[start]
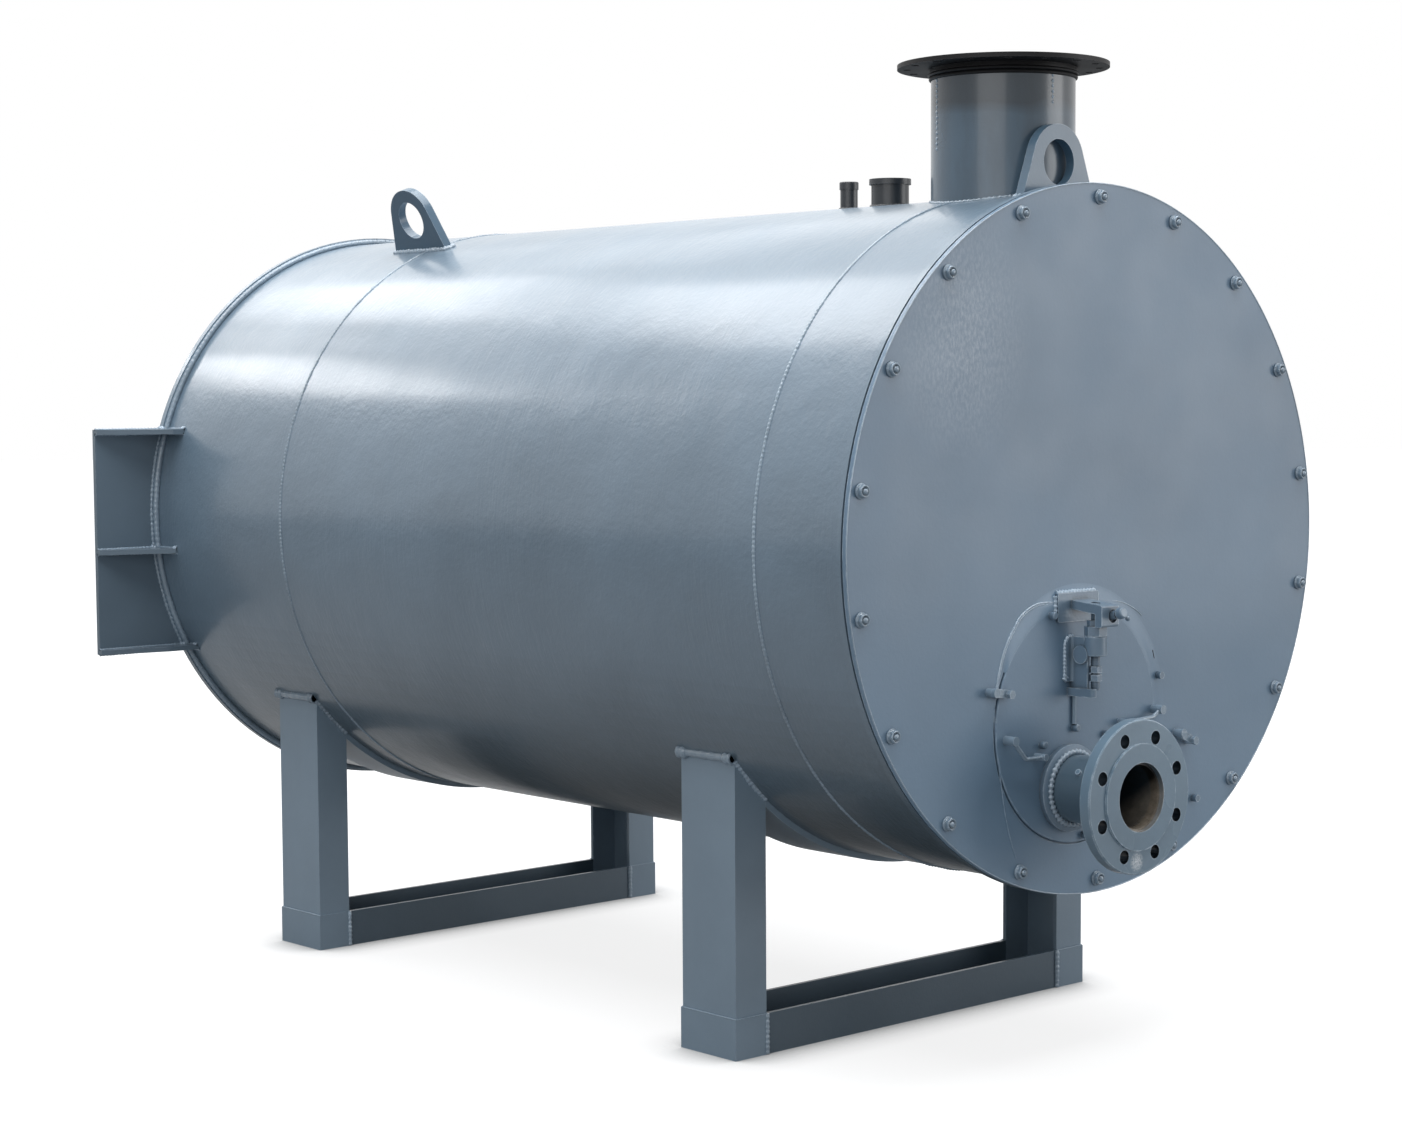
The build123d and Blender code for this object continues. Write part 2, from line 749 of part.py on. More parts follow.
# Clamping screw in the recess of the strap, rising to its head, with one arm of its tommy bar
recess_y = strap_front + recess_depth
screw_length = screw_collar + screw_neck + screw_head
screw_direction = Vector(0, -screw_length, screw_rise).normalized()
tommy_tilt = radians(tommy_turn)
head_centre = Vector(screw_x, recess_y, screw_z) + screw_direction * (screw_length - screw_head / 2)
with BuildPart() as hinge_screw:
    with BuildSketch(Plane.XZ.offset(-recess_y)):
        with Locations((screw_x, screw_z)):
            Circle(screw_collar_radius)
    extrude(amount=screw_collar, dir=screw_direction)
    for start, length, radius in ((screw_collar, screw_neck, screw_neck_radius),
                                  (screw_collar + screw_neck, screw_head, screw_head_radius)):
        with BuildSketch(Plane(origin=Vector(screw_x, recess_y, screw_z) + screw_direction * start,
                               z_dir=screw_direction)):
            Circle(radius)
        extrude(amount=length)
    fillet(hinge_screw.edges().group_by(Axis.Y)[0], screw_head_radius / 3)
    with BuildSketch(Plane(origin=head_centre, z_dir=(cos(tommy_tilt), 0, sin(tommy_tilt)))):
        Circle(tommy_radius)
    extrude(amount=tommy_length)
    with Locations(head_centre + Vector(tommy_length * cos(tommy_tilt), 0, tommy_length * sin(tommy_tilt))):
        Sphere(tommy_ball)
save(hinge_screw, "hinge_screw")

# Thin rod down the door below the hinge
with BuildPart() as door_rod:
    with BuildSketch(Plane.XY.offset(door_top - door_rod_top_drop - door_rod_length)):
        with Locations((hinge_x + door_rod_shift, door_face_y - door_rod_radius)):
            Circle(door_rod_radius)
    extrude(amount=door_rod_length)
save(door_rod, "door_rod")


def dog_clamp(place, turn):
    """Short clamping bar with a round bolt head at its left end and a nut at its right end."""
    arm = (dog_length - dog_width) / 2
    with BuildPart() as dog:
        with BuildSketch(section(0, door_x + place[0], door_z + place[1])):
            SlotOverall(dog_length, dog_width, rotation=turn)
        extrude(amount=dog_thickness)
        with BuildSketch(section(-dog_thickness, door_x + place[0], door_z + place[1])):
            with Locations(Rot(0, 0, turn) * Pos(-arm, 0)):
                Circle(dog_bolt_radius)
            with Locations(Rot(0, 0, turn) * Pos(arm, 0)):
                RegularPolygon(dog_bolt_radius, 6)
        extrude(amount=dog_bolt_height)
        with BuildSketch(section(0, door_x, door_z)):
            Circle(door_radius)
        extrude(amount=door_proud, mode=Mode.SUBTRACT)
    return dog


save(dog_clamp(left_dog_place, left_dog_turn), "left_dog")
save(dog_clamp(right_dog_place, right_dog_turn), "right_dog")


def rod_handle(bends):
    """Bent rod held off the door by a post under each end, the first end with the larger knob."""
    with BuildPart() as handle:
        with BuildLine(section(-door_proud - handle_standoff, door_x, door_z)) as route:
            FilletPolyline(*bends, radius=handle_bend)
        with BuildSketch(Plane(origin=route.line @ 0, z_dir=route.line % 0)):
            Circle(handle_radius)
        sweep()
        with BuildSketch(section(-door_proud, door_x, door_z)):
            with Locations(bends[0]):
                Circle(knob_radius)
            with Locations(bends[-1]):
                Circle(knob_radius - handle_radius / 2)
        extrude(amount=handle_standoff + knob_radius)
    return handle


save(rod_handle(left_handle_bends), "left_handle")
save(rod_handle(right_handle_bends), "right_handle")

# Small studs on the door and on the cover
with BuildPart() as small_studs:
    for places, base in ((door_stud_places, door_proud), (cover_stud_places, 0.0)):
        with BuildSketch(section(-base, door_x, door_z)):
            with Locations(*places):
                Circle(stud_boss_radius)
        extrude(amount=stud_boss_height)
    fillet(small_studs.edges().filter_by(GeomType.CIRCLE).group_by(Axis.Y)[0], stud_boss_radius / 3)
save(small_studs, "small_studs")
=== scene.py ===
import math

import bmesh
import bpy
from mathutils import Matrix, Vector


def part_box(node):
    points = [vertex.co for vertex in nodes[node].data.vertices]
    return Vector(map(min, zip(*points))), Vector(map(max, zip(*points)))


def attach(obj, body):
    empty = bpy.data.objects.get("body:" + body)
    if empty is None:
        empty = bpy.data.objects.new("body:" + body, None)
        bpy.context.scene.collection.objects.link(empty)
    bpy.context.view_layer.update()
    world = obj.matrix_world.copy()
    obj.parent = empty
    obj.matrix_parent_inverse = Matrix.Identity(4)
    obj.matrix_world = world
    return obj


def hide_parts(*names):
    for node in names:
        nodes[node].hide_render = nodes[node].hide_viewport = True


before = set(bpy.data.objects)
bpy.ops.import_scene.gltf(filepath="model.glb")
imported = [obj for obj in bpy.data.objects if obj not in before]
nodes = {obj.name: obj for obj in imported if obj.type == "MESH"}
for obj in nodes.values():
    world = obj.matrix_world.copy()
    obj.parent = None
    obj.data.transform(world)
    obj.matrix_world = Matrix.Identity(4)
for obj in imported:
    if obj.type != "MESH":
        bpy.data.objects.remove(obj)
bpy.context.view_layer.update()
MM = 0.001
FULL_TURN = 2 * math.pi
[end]
Output only the lines running from the line with "# Small studs on the door and on the cover" through the final line of the data, inclusive.

§ Written response:
# Small studs on the door and on the cover
with BuildPart() as small_studs:
    for places, base in ((door_stud_places, door_proud), (cover_stud_places, 0.0)):
        with BuildSketch(section(-base, door_x, door_z)):
            with Locations(*places):
                Circle(stud_boss_radius)
        extrude(amount=stud_boss_height)
    fillet(small_studs.edges().filter_by(GeomType.CIRCLE).group_by(Axis.Y)[0], stud_boss_radius / 3)
save(small_studs, "small_studs")
=== scene.py ===
import math

import bmesh
import bpy
from mathutils import Matrix, Vector


def part_box(node):
    points = [vertex.co for vertex in nodes[node].data.vertices]
    return Vector(map(min, zip(*points))), Vector(map(max, zip(*points)))


def attach(obj, body):
    empty = bpy.data.objects.get("body:" + body)
    if empty is None:
        empty = bpy.data.objects.new("body:" + body, None)
        bpy.context.scene.collection.objects.link(empty)
    bpy.context.view_layer.update()
    world = obj.matrix_world.copy()
    obj.parent = empty
    obj.matrix_parent_inverse = Matrix.Identity(4)
    obj.matrix_world = world
    return obj


def hide_parts(*names):
    for node in names:
        nodes[node].hide_render = nodes[node].hide_viewport = True


before = set(bpy.data.objects)
bpy.ops.import_scene.gltf(filepath="model.glb")
imported = [obj for obj in bpy.data.objects if obj not in before]
nodes = {obj.name: obj for obj in imported if obj.type == "MESH"}
for obj in nodes.values():
    world = obj.matrix_world.copy()
    obj.parent = None
    obj.data.transform(world)
    obj.matrix_world = Matrix.Identity(4)
for obj in imported:
    if obj.type != "MESH":
        bpy.data.objects.remove(obj)
bpy.context.view_layer.update()
MM = 0.001
FULL_TURN = 2 * math.pi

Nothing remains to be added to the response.